Coe will stay on to head the organizing committee for 2012, while Culture Secretary Tessa Jowell will be appointed the Olympics Minister.

Blair predicted the games would prove to be a "legacy" for both Britain and the Olympic movement, saying Britain's bid was strong because of the vision it provided for sports and future generations.

Blair arrived in Scotland just before the announcement. He had been in Singapore drumming up support for the bid.

"It's not every day in this job that you punch the air and do a little jig and embrace the person standing next to you," Blair said.

Thousands of Britons watched the vote on large screen televisions in Trafalgar Square and the site of Olympic Park in Stratford. The announcement was met with cheers, dancing, flag waving and a V-shaped flyover by nine jets leaving trails of red, white and blue.

Commuters cheered as the London's win was announced on the Underground subway system.

"It's a great opportunity for every city to have the Olympic Games," said Athens native Fotis Saltaferis, who has lived in London for 10 years. "It's great for the city, it's great for morale, it's great for everything."

"Historic victory for Britain," blared the front page of London's Evening Standard newspaper. "Capital pips Paris in dramatic vote."

Unlike Paris, which had been favored from the start and already had the majority of its venues built, London still has to build its most crucial venue - a stadium.

The main Olympic complex will be in Stratford, east London, where a 500-acre plot of land will be transformed into an 80,000-seat stadium and village, and then turned into new homes and businesses.

Four arenas, where fencing, handball and modern pentathlon events are to be held, need to be built. An aquatic center and velodrome are already under construction, as are two arenas under the vast white canopy of the nearby Millennium Dome, where basketball and gymnastics will be held.

Other venues already exist: Wimbledon will host the tennis tournament on grass; the soccer finals will be held at the rebuilt Wembley Stadium; beach volleyball will be next to the Prime Minister's residence at No. 10 Downing Street; softball will be at Regents Park; archery at Lord's cricket stadium; and triathlon in Hyde Park.

Bid officials said London was the only contending city that proposed having the athletes' village located within the Olympic Park area. Every athlete would have a room at the village, with extra accommodation provided at satellite venues for sailing and rowing.

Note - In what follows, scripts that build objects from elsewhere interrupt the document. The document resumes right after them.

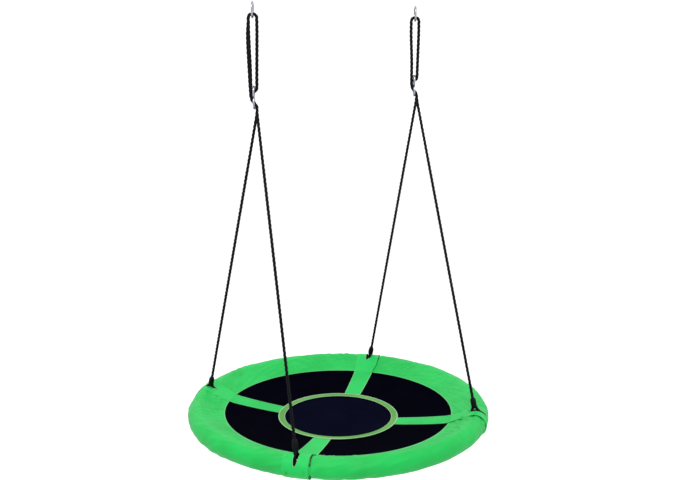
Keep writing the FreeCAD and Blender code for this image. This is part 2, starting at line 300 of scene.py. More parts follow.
# %% The swing's materials
OXFORD_WEAVE = 260.0
WEBBING_RIBS = 130.0
MAT_WEAVE = 200.0
TAPE_WEAVE = 400.0
THREAD_PLY = 900.0
GREEN = (0.006, 0.405, 0.072)
DEEP_GREEN = (0.004, 0.300, 0.046)
cover_cloth = woven("coated_green_cloth", DEEP_GREEN, GREEN, 0.5, OXFORD_WEAVE, sheen=0.0, specular=0.18)
patch_cloth = woven("green_patch_cloth", (0.005, 0.35, 0.060), (0.008, 0.415, 0.080), 0.5, OXFORD_WEAVE,
                    sheen=0.0, specular=0.18)
webbing = woven("green_webbing", (0.005, 0.31, 0.052), (0.012, 0.41, 0.080), 0.65, WEBBING_RIBS,
                sheen=0.02, strength=0.6, specular=0.15)
band_webbing = woven("olive_band_webbing", (0.045, 0.18, 0.030), (0.105, 0.28, 0.060), 0.65, WEBBING_RIBS,
                     sheen=0.02, specular=0.15)
mat_cloth = woven("black_mat_cloth", (0.0003, 0.0002, 0.0016), (0.0008, 0.0006, 0.0034), 0.9, MAT_WEAVE,
                  sheen=0.0, specular=0.005)
panel_cloth = woven("centre_panel_cloth", (0.0009, 0.0010, 0.0050), (0.0020, 0.0023, 0.0095), 0.9,
                    MAT_WEAVE, sheen=0.0, specular=0.005)
binding_cloth = woven("pale_binding", (0.16, 0.34, 0.16), (0.32, 0.50, 0.30), 0.7, TAPE_WEAVE, sheen=0.05)
seam_cloth = woven("seam_binding", (0.05, 0.33, 0.09), (0.13, 0.43, 0.16), 0.7, TAPE_WEAVE, sheen=0.02,
                   specular=0.15)
thread = woven("stitching_thread", (0.04, 0.40, 0.10), (0.10, 0.52, 0.17), 0.6, THREAD_PLY, sheen=0.05)
print("cloths", OXFORD_WEAVE, WEBBING_RIBS, MAT_WEAVE)

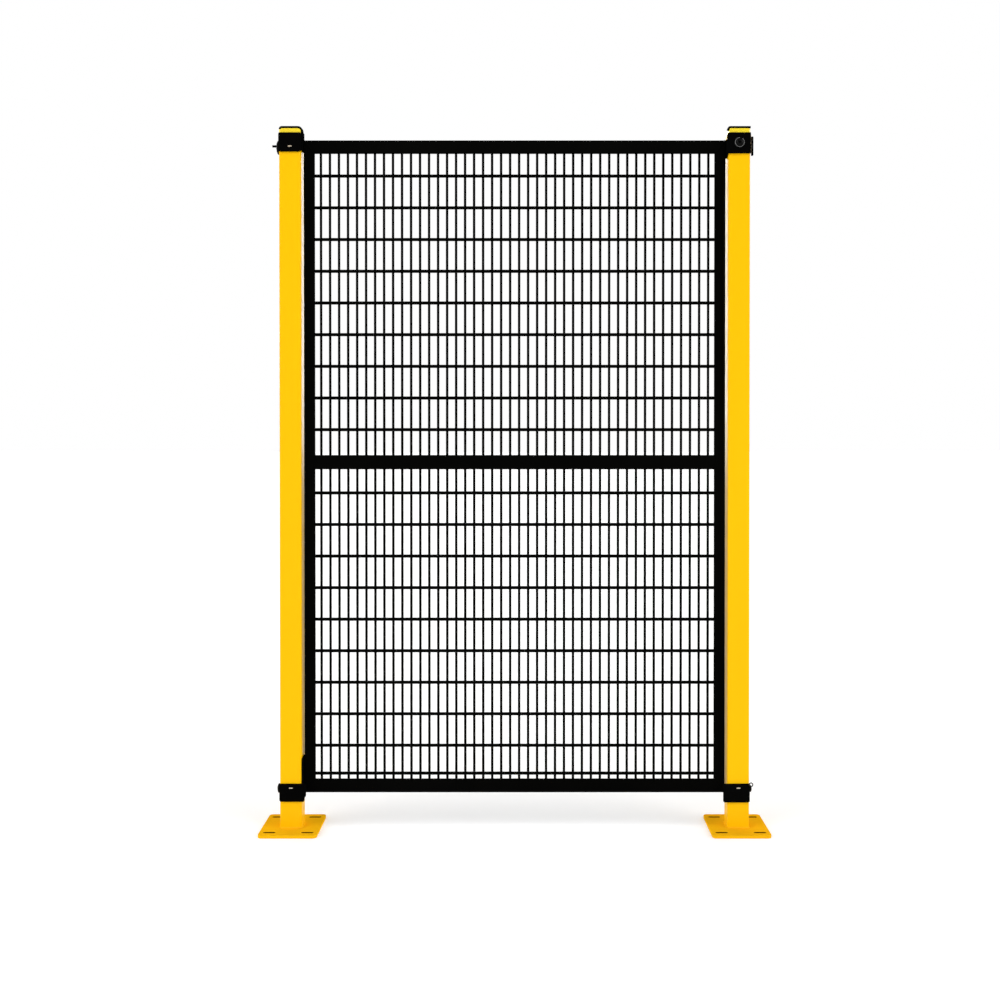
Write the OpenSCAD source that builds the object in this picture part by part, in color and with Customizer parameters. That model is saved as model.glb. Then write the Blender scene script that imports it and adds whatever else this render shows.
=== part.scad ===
// Machine guard fence panel: a black tube frame with welded wire mesh,
// held between two square floor posts by clamps at its four corners.
// Millimetres, +Z up. The origin is the middle of the left foot plate's underside,
// +X runs toward the right post and the front looks along -Y.

/* [Panel] */
// Width of the panel frame over its stiles
panel_w = 1162; // [600:2:1600]
// Height of the panel frame over its rails
panel_h = 1800; // [1200:10:2200]
// Free height between the floor and the bottom rail
floor_gap = 100; // [80:5:200]
// Face width of the two upright frame tubes
stile_w = 29; // [20:1:40]
// Face height of the top and bottom frame tubes
rail_h = 34.5; // [20:0.5:50]
// Face height of the middle frame tube
mid_rail_h = 39; // [20:1:50]
// Depth of every frame tube
frame_d = 20; // [15:1:40]
// Wall of every frame tube
frame_wall = 1.5; // [1:0.5:3]
// Outer corner radius of every frame tube
frame_corner = 2.5; // [2:0.5:5]
// Distance from the top of the panel down to the top of the middle rail
mid_rail_drop = 867; // [400:1:1200]

/* [Mesh] */
// Diameter of the upright wires
wire_v_d = 7; // [3:0.5:8]
// Diameter of the level wires
wire_h_d = 9; // [3:0.5:10]
// Distance between upright wires
pitch_v = 25; // [20:1:60]
// Distance between level wires
pitch_h = 87.8; // [50:0.1:150]
// Distance from the top of the panel down to the first level wire
first_drop = 6.5; // [4:0.5:40]
// Distance from the bottom of the panel up to the last level wire
last_rise = 47.5; // [35:0.5:100]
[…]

Half the athletes would be able to walk to their venues.

After London won the games, shares in construction, transport and advertising companies jumped on the London Stock Exchange.

"Regardless of the debts racked up for it, these things, whether it's trains, or motorways, whatever, improvements in transport infrastructure is good for the economy as a whole and they last for a long time," Economy.com's European analyst Paul Guest said.

London's win has also erased its previous troubles in bidding for and hosting events, notably the years of delays and budget problems in building a new Wembley and losing the 2005 athletics world championships because of failure to find funding for a stadium in Picketts Lock.

"I was impressed by the plans to develop sporting facilities over the next years, and I would like to underline the fact that Britain will now have a permanent, state-of-the-art stadium for athletics, and this is something we are very pleased about," IAAF president Lamine Diack said.